Despite taking a tough stance against bailouts, Finance Minister Enoch Godongwana said the decision was informed by the treasury’s unwillingness to risk letting Eskom take the country’s economy down with it. What was always going to be more important was how the bailout would work — and ensuring it wouldn’t be money down the drain.
This is where the conditions come in. Without them, the treasury may not have won the blessing of financiers, whose trust the state has had to claw back after failing the impossible task of growing the economy while also shrinking the public sector’s share in it.
Among the conditions attached to the debt relief package is that Eskom concession all power stations deemed viable for resuscitation to the private sector. A concession allows an entity to operate a plant for a defined period, collect revenue through the tariffs, sell to the system operator and maintain the plant according to defined parameters and output.
Although concessioning is relatively common, it comes with the drawback of potentially higher prices, putting more pressure on cash-strapped electricity users. Because private concessionaires will not carry losses for long, they will pass these on to consumers.
Like Eskom’s failing power stations, in a country where many already cannot afford to pay for power, higher costs are a threat to energy security. For this reason, the global trend has been to fight encroaching energy privatisation and — in some cases — undo it.
Last December, for example, the Ugandan government said it would renationalise its energy sector, resolving to do away with its concessionaires, which was the international Umeme consortium and Eskom.
The treasury’s plan to write off municipal debt to Eskom could also come down hard on consumers, given that a key component of its strategy is to encourage “good” behaviours.
More broadly, the debt write-off programme aims to achieve the herculean task of bringing municipal leaders and officials in line. The treasury, the last port of call when municipalities are on the brink of financial collapse, has found that the only way to do this is through the carrot-and-stick method of persuasion.

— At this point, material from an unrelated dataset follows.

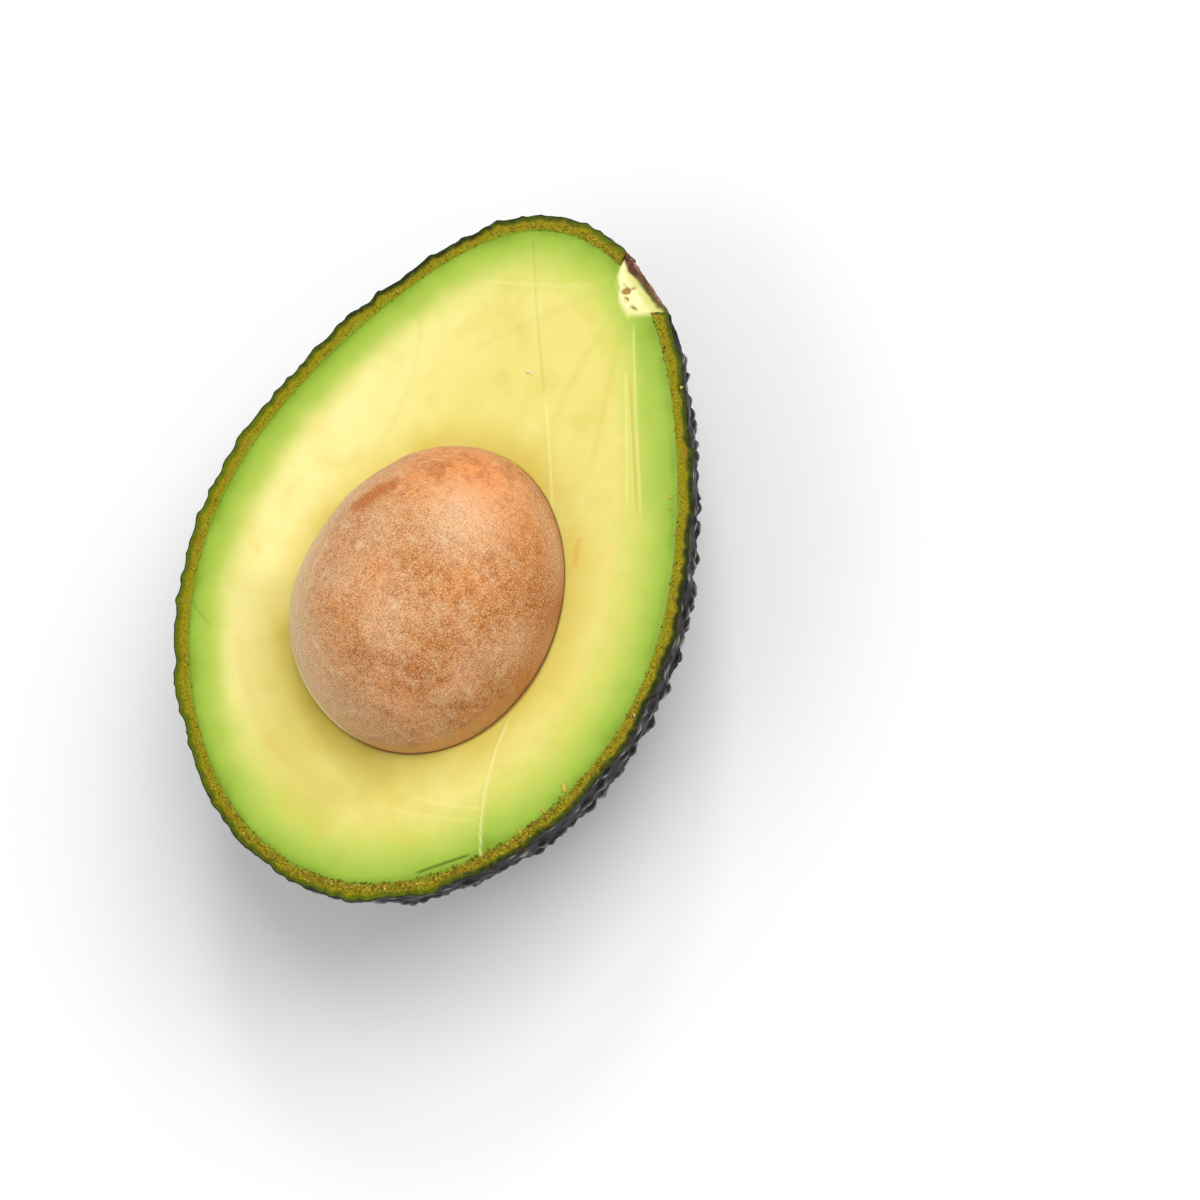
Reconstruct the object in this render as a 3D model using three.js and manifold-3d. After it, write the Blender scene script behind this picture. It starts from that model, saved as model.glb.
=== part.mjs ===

Although some might still consider this a waste of time, you can’t blame the treasury for trying — especially given how great a threat municipalities pose to the country’s economic health. When municipalities no longer function, and infrastructure and services deteriorate, households and businesses suffer.
Restoring some semblance of financial fortitude at municipalities, and in turn ensuring they are no longer so hostile to investment, is high on Godongwana’s list of priorities. But the problem is a complex and hugely difficult one to tackle.
Often municipalities — which have to deliver services, often to people who cannot pay for them — are saddled with huge debt to Eskom and water boards.
Because they fail to manage revenue properly, sometimes on purpose, municipalities don’t have the money they need to maintain infrastructure, crushing local economies.
When municipalities fail to deliver services, and when the economic conditions deteriorate, ratepayers are even less likely to cough up their hard-earned cash. Add to this a sophisticated network of corrupt politicians, businesspeople and bureaucrats all conspiring to make a quick buck and you have nothing short of poison.
A year ago, then treasury director general Dondo Mogajane told parliament that his department could not cope with the overwhelming number of municipalities (170 of 257) in financial distress.
And so, like the Eskom debt relief, the treasury’s goodwill towards municipalities is conditional.
The most stinging of these conditions, at least insofar as consumers are concerned, is that municipalities must demonstrate that they are cutting off or restricting services to households that fail to pay their water or electricity bills, unless the defaulter is registered as an indigent consumer.
Given the economic conditions and that administered prices, such as electricity and water tariffs, are pushing up inflation — making it even more difficult to afford food and other necessities — this condition could be disastrous.
But the treasury’s work is necessarily diabolical. After all, it does have the unenviable task of browbeating the rest of us into complying with economically crushing austerity. The thing is, our willingness to oblige also comes with conditions. And if the state oversteps, it could — like the rest of us — find itself in an untenable position.